🚀 EMR Spark Deep Dive

Master EMR Spark dynamic allocation, shuffle optimization, and performance tuning.

Module: AWS Data Engineering • Topic 41 of 65 • Premium Content

Spark on EMR Architecture

Architecture Diagram

┌─────────────────────────────────────────────────────────────────────────────┐
│                    SPARK ON EMR ARCHITECTURE                                  │
│                                                                             │
│  ┌─────────────────────────────────────────────────────────────────────┐    │
│  │  DRIVER → EXECUTORS (distributed across core/task nodes)            │    │
│  │                                                                     │    │
│  │  Driver: SparkContext, task scheduling, result aggregation         │    │
│  │  Executors: Task execution, data caching, shuffle                  │    │
│  │                                                                     │    │
│  │  DYNAMIC ALLOCATION:                                                │    │
│  │  • Min/Max executors based on workload                              │    │
│  │  • Scale-out when tasks are pending                                 │    │
│  │  • Scale-in when executors are idle                                 │    │
│  │  • External shuffle service for state preservation                 │    │
│  └─────────────────────────────────────────────────────────────────────┘    │
│                                                                             │
│  SHUFFLE OPTIMIZATION:                                                      │
│  • Partition count: Default 200, tune based on data size                   │
│  • Adaptive Query Execution (AQE): Auto-optimize at runtime                │
│  • Skew join handling: Detect and split skewed partitions                   │
│  • Coalesce partitions: Merge small partitions automatically               │
└─────────────────────────────────────────────────────────────────────────────┘

Spark Configuration

spark_config = {
    # Dynamic Allocation
    'spark.dynamicAllocation.enabled': 'true',
    'spark.shuffle.service.enabled': 'true',
    'spark.dynamicAllocation.minExecutors': '2',
    'spark.dynamicAllocation.maxExecutors': '100',
    'spark.dynamicAllocation.executorIdleTimeout': '60s',
    
    # Adaptive Query Execution
    'spark.sql.adaptive.enabled': 'true',
    'spark.sql.adaptive.coalescePartitions.enabled': 'true',
    'spark.sql.adaptive.skewJoin.enabled': 'true',
    'spark.sql.adaptive.skewJoin.skewedPartitionFactor': '5',
    
    # Shuffle Optimization
    'spark.sql.shuffle.partitions': '200',
    'spark.shuffle.compress': 'true',
    'spark.shuffle.spill.compress': 'true',
    'spark.io.compression.codec': 'snappy',
    
    # Memory Management
    'spark.executor.memory': '16g',
    'spark.executor.memoryFraction': '0.8',
    'spark.executor.memoryOverhead': '4g',
    'spark.driver.memory': '8g',
    'spark.memory.fraction': '0.8'
}

Interview Q&A

Q1: How does dynamic allocation work?

Answer: Executors are added when tasks are pending and removed when idle. The external shuffle service preserves shuffle state when executors are removed.
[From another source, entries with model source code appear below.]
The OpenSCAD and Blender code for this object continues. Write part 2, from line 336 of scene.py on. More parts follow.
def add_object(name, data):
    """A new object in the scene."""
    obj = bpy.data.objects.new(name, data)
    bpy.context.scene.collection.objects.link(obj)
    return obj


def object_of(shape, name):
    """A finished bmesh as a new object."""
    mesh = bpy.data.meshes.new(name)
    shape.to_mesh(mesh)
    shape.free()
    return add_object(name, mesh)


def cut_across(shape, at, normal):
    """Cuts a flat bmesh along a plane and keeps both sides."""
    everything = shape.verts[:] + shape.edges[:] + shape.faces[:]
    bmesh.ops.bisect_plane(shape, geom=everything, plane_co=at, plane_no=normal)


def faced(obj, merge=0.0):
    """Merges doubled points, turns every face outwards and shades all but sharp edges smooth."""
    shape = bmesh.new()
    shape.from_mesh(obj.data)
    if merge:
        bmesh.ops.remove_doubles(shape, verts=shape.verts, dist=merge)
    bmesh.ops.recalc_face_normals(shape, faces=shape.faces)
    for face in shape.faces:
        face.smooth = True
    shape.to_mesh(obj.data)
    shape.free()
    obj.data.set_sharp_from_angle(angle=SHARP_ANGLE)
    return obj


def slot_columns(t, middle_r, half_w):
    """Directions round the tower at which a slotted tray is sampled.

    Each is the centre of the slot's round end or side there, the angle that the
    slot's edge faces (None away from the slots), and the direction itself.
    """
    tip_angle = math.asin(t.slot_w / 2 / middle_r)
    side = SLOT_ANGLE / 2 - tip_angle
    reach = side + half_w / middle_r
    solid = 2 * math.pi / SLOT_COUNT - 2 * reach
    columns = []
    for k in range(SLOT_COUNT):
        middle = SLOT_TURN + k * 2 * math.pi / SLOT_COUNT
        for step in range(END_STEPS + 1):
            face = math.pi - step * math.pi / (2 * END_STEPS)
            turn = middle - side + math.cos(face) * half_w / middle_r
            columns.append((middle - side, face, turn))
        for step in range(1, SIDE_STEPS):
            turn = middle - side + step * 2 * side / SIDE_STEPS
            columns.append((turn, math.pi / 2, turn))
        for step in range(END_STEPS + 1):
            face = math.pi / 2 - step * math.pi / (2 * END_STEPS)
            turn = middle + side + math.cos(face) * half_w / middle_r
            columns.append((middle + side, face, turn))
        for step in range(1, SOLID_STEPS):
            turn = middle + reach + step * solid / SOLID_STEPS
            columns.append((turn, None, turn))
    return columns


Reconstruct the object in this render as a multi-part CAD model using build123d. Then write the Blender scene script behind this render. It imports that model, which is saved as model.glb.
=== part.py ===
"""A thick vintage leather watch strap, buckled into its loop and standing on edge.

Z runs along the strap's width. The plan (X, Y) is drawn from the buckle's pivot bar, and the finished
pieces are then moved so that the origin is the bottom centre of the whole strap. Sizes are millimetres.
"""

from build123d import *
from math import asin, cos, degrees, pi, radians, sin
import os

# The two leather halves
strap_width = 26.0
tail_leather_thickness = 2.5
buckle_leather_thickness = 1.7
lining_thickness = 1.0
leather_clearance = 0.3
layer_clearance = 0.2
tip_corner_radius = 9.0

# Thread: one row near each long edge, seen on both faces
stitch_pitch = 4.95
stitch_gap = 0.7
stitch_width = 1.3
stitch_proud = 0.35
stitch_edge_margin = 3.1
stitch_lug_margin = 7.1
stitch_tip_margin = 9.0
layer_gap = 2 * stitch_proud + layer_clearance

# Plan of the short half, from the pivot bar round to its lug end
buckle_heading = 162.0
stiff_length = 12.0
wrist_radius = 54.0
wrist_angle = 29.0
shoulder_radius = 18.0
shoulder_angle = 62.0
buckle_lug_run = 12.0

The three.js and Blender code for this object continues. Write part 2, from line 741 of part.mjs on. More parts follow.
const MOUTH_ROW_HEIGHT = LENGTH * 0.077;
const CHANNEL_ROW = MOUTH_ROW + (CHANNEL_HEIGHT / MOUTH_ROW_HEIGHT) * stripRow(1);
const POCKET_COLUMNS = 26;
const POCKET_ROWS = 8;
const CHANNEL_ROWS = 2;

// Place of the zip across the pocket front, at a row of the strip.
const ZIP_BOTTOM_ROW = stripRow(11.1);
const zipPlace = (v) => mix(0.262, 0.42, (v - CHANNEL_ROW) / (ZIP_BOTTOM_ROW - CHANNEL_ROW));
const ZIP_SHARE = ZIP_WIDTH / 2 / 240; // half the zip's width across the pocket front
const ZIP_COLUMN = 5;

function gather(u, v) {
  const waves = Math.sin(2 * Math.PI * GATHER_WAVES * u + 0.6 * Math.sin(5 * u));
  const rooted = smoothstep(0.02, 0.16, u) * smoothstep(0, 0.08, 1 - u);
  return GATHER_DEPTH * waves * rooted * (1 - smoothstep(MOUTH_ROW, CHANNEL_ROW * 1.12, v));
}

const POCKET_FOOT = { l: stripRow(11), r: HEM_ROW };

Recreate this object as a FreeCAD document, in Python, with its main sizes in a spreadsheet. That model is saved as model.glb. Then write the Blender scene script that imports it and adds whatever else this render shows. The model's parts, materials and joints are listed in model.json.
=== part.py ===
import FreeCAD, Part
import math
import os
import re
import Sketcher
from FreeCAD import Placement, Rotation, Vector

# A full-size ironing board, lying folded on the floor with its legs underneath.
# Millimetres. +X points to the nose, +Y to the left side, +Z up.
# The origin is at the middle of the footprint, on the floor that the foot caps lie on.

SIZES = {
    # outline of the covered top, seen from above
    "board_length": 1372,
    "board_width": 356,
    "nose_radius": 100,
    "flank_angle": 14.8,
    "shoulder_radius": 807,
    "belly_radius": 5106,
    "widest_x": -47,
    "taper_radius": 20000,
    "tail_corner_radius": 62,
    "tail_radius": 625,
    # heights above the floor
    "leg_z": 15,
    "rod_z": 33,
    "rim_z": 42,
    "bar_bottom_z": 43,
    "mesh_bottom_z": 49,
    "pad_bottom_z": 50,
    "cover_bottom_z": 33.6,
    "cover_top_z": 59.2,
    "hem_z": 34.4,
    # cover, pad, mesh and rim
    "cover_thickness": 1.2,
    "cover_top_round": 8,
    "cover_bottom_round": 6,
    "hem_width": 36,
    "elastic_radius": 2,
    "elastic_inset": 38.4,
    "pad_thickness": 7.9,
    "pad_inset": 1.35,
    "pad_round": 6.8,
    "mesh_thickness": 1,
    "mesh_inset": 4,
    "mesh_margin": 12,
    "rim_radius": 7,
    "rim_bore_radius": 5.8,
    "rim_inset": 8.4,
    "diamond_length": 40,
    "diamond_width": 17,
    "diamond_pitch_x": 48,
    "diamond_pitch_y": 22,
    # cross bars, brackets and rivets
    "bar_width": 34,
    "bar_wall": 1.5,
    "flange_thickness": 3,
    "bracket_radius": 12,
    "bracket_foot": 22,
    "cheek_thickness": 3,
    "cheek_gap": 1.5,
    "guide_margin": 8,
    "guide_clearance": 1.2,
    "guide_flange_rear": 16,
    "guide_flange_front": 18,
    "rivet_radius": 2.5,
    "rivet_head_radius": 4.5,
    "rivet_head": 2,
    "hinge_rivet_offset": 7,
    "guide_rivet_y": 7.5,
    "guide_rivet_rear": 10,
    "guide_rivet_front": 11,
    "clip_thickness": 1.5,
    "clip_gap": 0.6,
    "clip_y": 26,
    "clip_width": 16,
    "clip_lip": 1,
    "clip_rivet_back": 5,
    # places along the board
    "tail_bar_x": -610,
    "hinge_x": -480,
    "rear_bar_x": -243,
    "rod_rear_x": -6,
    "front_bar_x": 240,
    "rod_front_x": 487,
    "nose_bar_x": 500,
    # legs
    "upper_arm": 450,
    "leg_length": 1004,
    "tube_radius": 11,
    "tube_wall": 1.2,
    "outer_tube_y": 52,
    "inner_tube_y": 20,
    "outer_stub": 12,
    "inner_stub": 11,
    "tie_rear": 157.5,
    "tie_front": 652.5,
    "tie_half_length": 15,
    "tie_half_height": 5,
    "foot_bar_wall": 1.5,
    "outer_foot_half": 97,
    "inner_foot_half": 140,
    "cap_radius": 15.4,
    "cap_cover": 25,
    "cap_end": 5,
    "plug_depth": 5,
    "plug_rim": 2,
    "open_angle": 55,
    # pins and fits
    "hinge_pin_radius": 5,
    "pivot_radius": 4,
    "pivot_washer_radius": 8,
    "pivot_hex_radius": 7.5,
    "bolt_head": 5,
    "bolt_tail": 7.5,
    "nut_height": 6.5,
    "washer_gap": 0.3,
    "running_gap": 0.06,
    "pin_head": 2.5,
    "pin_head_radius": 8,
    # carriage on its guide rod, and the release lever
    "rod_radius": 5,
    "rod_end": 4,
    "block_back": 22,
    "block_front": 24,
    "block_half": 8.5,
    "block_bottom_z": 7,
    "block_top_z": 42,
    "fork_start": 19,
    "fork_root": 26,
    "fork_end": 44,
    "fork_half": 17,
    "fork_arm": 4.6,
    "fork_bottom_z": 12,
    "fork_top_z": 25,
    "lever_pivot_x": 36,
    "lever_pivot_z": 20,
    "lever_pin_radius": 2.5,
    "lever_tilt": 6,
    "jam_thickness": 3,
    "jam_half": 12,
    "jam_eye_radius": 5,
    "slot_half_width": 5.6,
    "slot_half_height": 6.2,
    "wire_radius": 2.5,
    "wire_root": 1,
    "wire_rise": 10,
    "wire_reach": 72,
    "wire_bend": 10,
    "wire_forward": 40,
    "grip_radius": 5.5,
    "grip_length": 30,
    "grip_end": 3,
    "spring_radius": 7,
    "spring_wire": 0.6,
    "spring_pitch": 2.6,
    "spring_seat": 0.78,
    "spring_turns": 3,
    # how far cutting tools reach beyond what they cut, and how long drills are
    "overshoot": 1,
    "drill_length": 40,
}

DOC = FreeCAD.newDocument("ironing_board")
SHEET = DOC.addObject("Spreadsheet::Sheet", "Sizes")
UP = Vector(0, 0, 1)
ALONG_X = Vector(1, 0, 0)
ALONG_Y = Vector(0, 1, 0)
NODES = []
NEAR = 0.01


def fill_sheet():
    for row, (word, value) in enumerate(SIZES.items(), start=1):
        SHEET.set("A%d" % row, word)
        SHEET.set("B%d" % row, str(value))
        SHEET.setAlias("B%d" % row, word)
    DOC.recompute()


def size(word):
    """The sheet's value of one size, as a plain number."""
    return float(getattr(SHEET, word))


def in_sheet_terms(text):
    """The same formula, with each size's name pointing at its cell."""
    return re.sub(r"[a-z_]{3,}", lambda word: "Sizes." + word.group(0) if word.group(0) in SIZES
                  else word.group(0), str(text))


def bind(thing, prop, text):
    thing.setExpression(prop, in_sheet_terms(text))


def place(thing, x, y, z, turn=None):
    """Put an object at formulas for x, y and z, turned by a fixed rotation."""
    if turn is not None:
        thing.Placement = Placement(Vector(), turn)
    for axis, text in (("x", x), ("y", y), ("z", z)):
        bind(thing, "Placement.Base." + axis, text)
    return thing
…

Q2: What is the optimal shuffle partition count?

Answer: Start with 200. Tune based on data size: ~128MB per partition. Use AQE for automatic optimization.

Q3: What is Adaptive Query Execution?

Answer: AQE optimizes queries at runtime based on actual data statistics: auto-coalesce partitions, handle skew joins, optimize join strategies.

Summary

Dynamic Allocation: Auto-scale executors based on workload
AQE: Runtime query optimization based on data statistics
Shuffle: Tune partition count, enable compression
Memory: Proper memory allocation prevents OOM errors
Cost: Use spot instances for task nodes